# Start of Entries shown

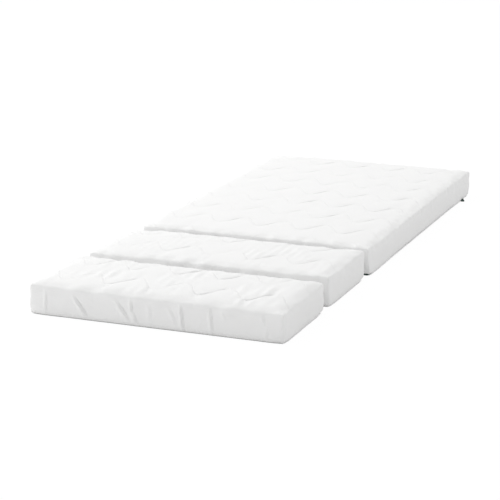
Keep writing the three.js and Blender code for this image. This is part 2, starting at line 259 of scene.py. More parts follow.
def makeStudio():
    world = bpy.data.worlds.new("studio")
    bpy.context.scene.world = world
    world.use_nodes = True
    tree = world.node_tree
    tree.nodes.clear()
    rays = addNode(tree, "ShaderNodeLightPath")
    seen = maths(tree, "MAXIMUM", rays.outputs["Is Camera Ray"], rays.outputs["Is Glossy Ray"])
    seen = maths(tree, "MAXIMUM", seen, rays.outputs["Is Transmission Ray"])
    where = addNode(tree, "ShaderNodeSeparateXYZ")
    tree.links.new(addNode(tree, "ShaderNodeTexCoord").outputs["Generated"], where.inputs[0])
    grey = maths(tree, "MULTIPLY_ADD", where.outputs[0], -studio["skyLeft"], studio["sky"])
    grey = maths(tree, "MULTIPLY_ADD", where.outputs[1], studio["skyRear"], grey)
    level = addNode(tree, "ShaderNodeCombineColor")
    for socket in level.inputs[:3]:
        feed(tree, socket, grey)
    light = addNode(tree, "ShaderNodeBackground")
    feed(tree, light.inputs["Color"], level.outputs[0])
    white = addNode(tree, "ShaderNodeBackground")
    white.inputs["Color"].default_value = (1, 1, 1, 1)
    both = addNode(tree, "ShaderNodeMixShader")
    feed(tree, both.inputs[0], seen)
    tree.links.new(light.outputs[0], both.inputs[1])
    tree.links.new(white.outputs[0], both.inputs[2])
    tree.links.new(both.outputs[0], addNode(tree, "ShaderNodeOutputWorld").inputs[0])

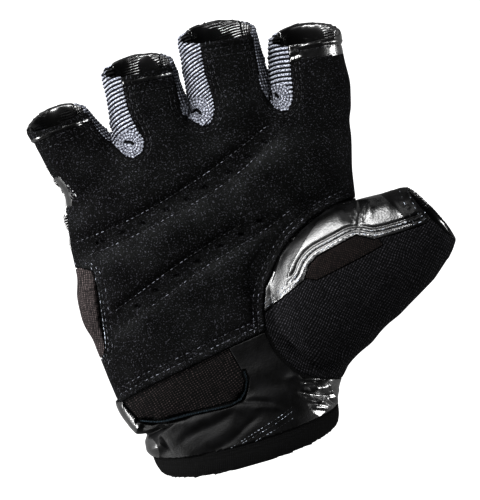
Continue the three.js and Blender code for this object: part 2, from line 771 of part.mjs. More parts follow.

# End of Entries shown

§ Problem to solve: Report how many lines in this data include the string "scene", and nothing else.

§ Task result: 2